Motorists are set to enjoy further drops in the cost of petrol, with some economists predicting prices close to £1 a litre in the near future.
International oil prices fell to fresh five-year lows yesterday, while the cost of petrol on Britain’s forecourts also slipped further.
Average prices were on the verge of falling below 120p a litre, according to the latest data compiled by Experian Catalist – down from 130p in August. And Goldman Sachs economist Kevin Daly told MPs yesterday that if oil prices failed to rebound then petrol would drop to as low as £1.05 per litre of unleaded.
Prices of £1.05 per litre have not been seen in the UK since August 2009.
Some analysts suspect oil prices have yet to reach their trough after the failure of the Organisation of Petroleum Exporting Countries (Opec) to reach an agreement on restricting output to lift prices. “After the Opec meeting it looks as though the market will be left to itself until the next Opec meeting scheduled for June,” DNB Markets analysts said.
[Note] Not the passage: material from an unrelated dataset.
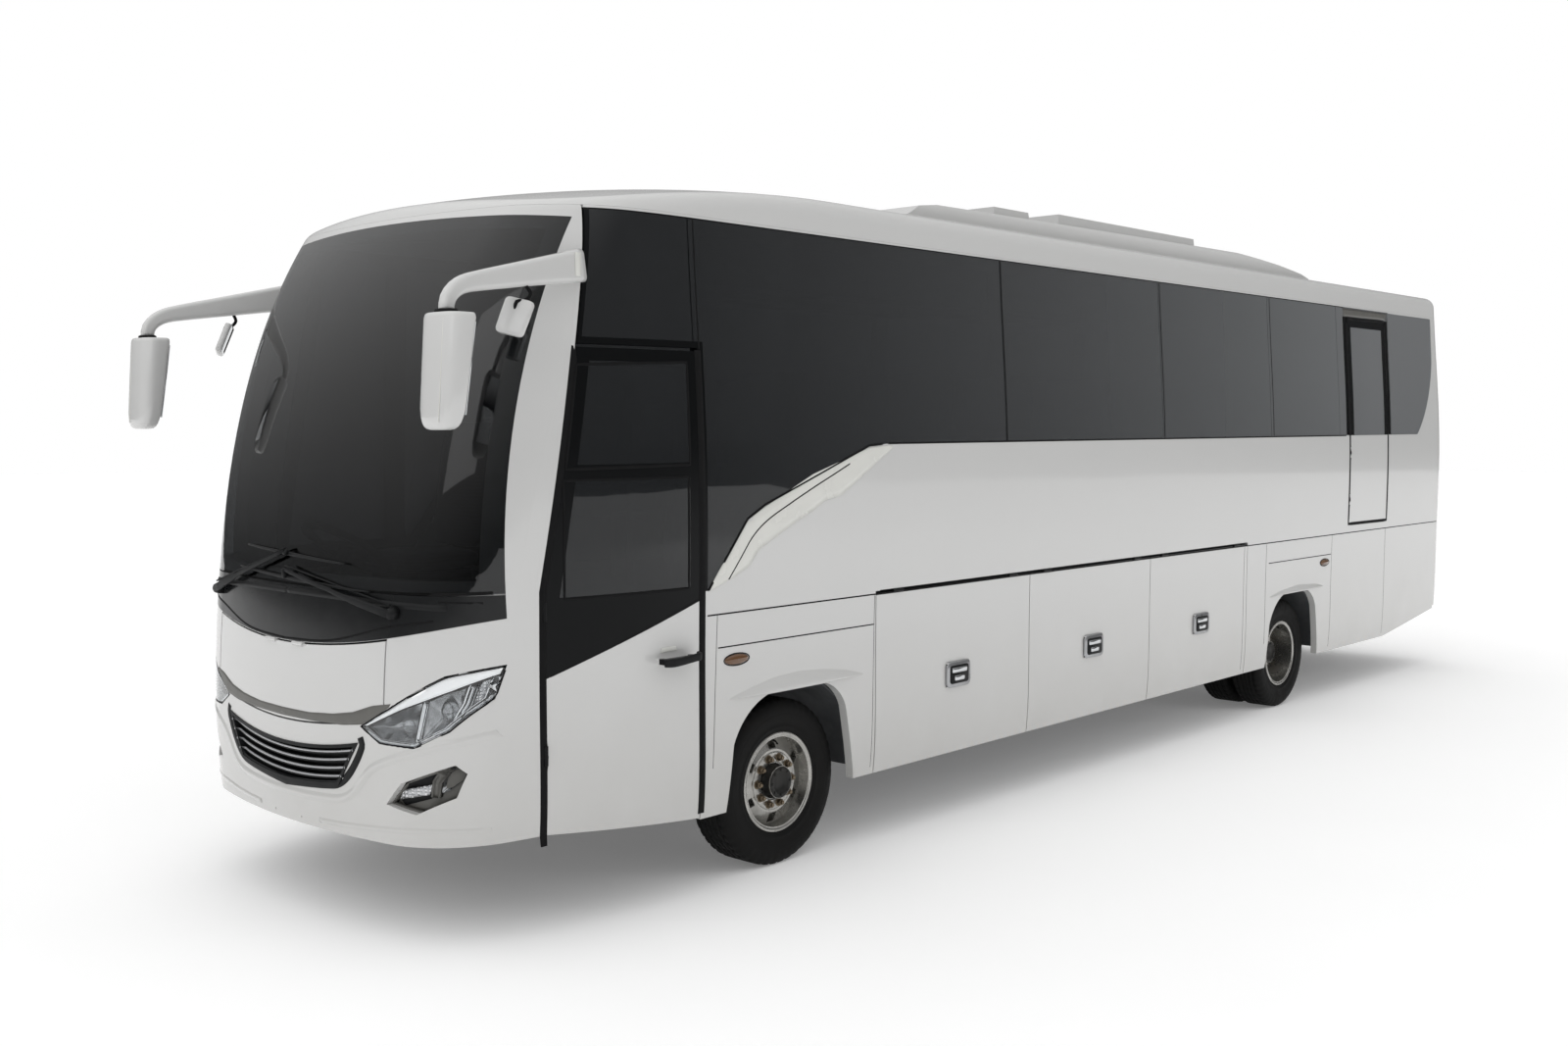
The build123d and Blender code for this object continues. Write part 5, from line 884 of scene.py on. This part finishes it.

DNB has reduced its forecast for oil prices to $70 a barrel for 2015 from $80 and expects prices could drop slightly below $60 in early 2015. “With Opec giving up on its mission of ‘ensuring the stabilisation of oil markets’ and allowing the market to ‘balance itself’, the cartel has entered a new era and we believe oil will see higher volatility and lower prices in 2015,” Bank of America Merrill Lynch analysts said.
The price of brent crude – extracted form the North Sea – fell to $66 per barrel yesterday.
Brent crude prices last fell below $60 during the financial crisis but eventually recovered to $125 a barrel in early 2011. Part of the reason is lower demand due to slower global growth. Another part is higher supply on the back of greater production in the US.
Declines in petrol prices are likely to reduce inflation in Britain. Bank of England governor Mark Carney warned last month that inflation could dip below one per cent in early 2015 due to cheaper oil. If this consistently happens, Carney will have to write open letters to the chancellor explaining why inflation is so far wide of the two per cent target.
Meanwhile, consultancy group Oxford Economics yesterday predicted that a sustained fall to $40 a barrel could drag UK inflation down into negative territory.